◆ **WRITTEN EXERCISE**
Repeat exactly what appears from the opening line of the listing to the line with "the plated rod", inclusive.

* Start *

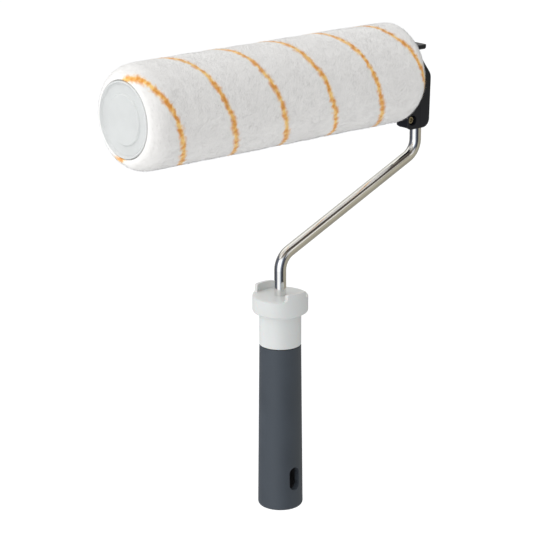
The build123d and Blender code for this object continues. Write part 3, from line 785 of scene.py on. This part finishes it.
class ROLLER_OT_sleeve(bpy.types.Operator):
    """Finishes the sleeve's hard parts: cap, core, bearing and plug"""

    bl_idname = "roller.sleeve"
    bl_label = "Sleeve"

    def execute(self, context):
        sleeve = context.scene.roller_sleeve
        cap, shader = moulding(
            "translucent cap", sleeve.cap, sleeve.cap_roughness, tone=0.03, tone_scale=60.0, grain=500.0,
            depth=0.00003,
        )
        shader.inputs["Subsurface Weight"].default_value = 0.35
        shader.inputs["Subsurface Radius"].default_value = (1.0, 1.0, 1.0)
        shader.inputs["Subsurface Scale"].default_value = 0.004
        wear(cap, "outer_end_cap", "inner_end_plug")
        wear(moulding("core tube", sleeve.core, 0.45, grain=700.0)[0], "sleeve_core", "outer_bearing")
        return {"FINISHED"}


class ROLLER_OT_rod(bpy.types.Operator):
    """Finishes the plated rod and the small steel parts"""

    bl_idname = "roller.rod"
    bl_label = "Rod and steel"

    def execute(self, context):
        rod = context.scene.roller_rod
        wear(plated("zinc plated rod", rod.plate, rod.plate_roughness, (1.0, 1.0, 0.05)), "frame_rod")
        wear(
            plated("spring steel", rod.steel, 0.28), "rod_cross_pin", "lever_pivot_pin", "lever_spring",
            "outboard_washer", "retaining_clip", "finger_spring",
        )
        wear(plated("passivated screw", rod.screw, 0.24, depth=0.00001), "clamp_screw", "barrel_nut")
        return {"FINISHED"}


class ROLLER_OT_casing(bpy.types.Operator):
    """Finishes the black casing, the lever, the ring and the hub's plastics"""

    bl_idname = "roller.casing"
    bl_label = "Casing and lever"

    def execute(self, context):
        casing = context.scene.roller_casing
        rough = casing.casing_roughness
        black, shader = moulding("black casing", casing.casing, rough, 0.15, 60.0, 1300.0, 0.00004, 0.06)
        shader.inputs["Specular IOR Level"].default_value = 0.32
        wear(black, "casing_body", "casing_cover")
        satin, shader = moulding("black lever", casing.casing, rough - 0.06, 0.12, 80.0, 1500.0, 0.00002)
        shader.inputs["Specular IOR Level"].default_value = 0.32
        wear(satin, "eject_lever", "ejector_ring")
        natural, shader = moulding("natural hub plastic", casing.hub, 0.30, 0.04, 50.0, 900.0)
        shader.inputs["Subsurface Weight"].default_value = 0.15
        shader.inputs["Subsurface Scale"].default_value = 0.002
        wear(natural, "carrier_hub", "axle_spacer", "axle_tip_guide")
        return {"FINISHED"}


class ROLLER_OT_handle(bpy.types.Operator):
    """Finishes the grip, the light collar and the pole socket"""

    bl_idname = "roller.handle"
    bl_label = "Handle"

    def execute(self, context):
        handle = context.scene.roller_handle
        grip, shader = moulding(
            "soft grip", handle.grip, handle.grip_roughness, 0.07, 35.0, 1600.0, handle.grip_grain, 0.06
        )
        shader.inputs["Sheen Weight"].default_value = 0.05
        wear(grip, "handle_grip")
        collar, shader = moulding("light collar", handle.collar, 0.38, 0.02, 40.0, 1100.0, 0.00002, 0.04)
        shader.inputs["Subsurface Weight"].default_value = 0.08
        shader.inputs["Subsurface Scale"].default_value = 0.002
        wear(collar, "handle_core")
        wear(moulding("dark liner", handle.liner, 0.5)[0], "pole_socket_liner")
        return {"FINISHED"}


class ROLLER_PT_panel(bpy.types.Panel):
    """Lists the roller's pieces and their settings"""

    bl_label = "Paint roller"
    bl_idname = "ROLLER_PT_panel"
    bl_space_type = "VIEW_3D"
    bl_region_type = "UI"
    bl_category = "Roller"

    def draw(self, context):
        for operator, settings in STEPS:
            box = self.layout.box()
            box.operator(operator.bl_idname)
            group = getattr(context.scene, settings)
            for key in group.bl_rna.properties.keys():
                if key not in ("rna_type", "name"):
                    box.prop(group, key)


SETTINGS = {
    "roller_stage": StageSettings,
    "roller_pile": PileSettings,
    "roller_sleeve": SleeveSettings,
    "roller_rod": RodSettings,
    "roller_casing": CasingSettings,
    "roller_handle": HandleSettings,
}
STEPS = (
    (ROLLER_OT_stage, "roller_stage"),
    (ROLLER_OT_pile, "roller_pile"),
    (ROLLER_OT_sleeve, "roller_sleeve"),
    (ROLLER_OT_rod, "roller_rod"),
    (ROLLER_OT_casing, "roller_casing"),
    (ROLLER_OT_handle, "roller_handle"),
)


def register():
    for key, kind in SETTINGS.items():
        bpy.utils.register_class(kind)
        setattr(bpy.types.Scene, key, PointerProperty(type=kind))
    for operator, _ in STEPS:
        bpy.utils.register_class(operator)
    bpy.utils.register_class(ROLLER_PT_panel)


def unregister():
    bpy.utils.unregister_class(ROLLER_PT_panel)
    for operator, _ in reversed(STEPS):
        bpy.utils.unregister_class(operator)
    for key, kind in reversed(SETTINGS.items()):
        delattr(bpy.types.Scene, key)
        bpy.utils.unregister_class(kind)


def main():
    """Makes everything in order."""
    register()
    for operator, _ in STEPS:
        family, name = operator.bl_idname.split(".")
        getattr(getattr(bpy.ops, family), name)()


if __name__ == "__main__":
    main()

* End *

◆ **ANSWER TO THIS TASK**
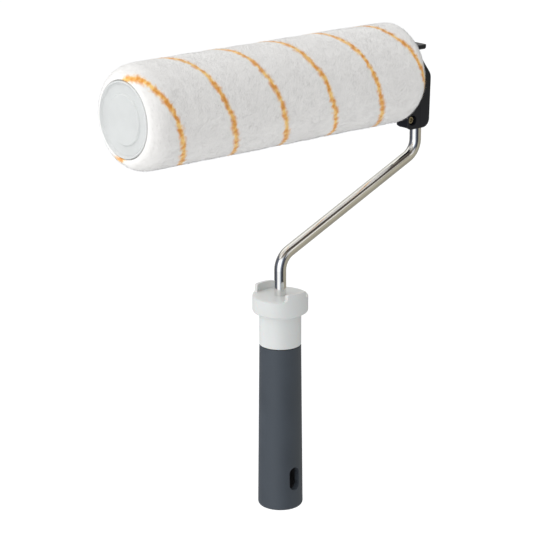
The build123d and Blender code for this object continues. Write part 3, from line 785 of scene.py on. This part finishes it.
class ROLLER_OT_sleeve(bpy.types.Operator):
    """Finishes the sleeve's hard parts: cap, core, bearing and plug"""

    bl_idname = "roller.sleeve"
    bl_label = "Sleeve"

    def execute(self, context):
        sleeve = context.scene.roller_sleeve
        cap, shader = moulding(
            "translucent cap", sleeve.cap, sleeve.cap_roughness, tone=0.03, tone_scale=60.0, grain=500.0,
            depth=0.00003,
        )
        shader.inputs["Subsurface Weight"].default_value = 0.35
        shader.inputs["Subsurface Radius"].default_value = (1.0, 1.0, 1.0)
        shader.inputs["Subsurface Scale"].default_value = 0.004
        wear(cap, "outer_end_cap", "inner_end_plug")
        wear(moulding("core tube", sleeve.core, 0.45, grain=700.0)[0], "sleeve_core", "outer_bearing")
        return {"FINISHED"}


class ROLLER_OT_rod(bpy.types.Operator):
    """Finishes the plated rod and the small steel parts"""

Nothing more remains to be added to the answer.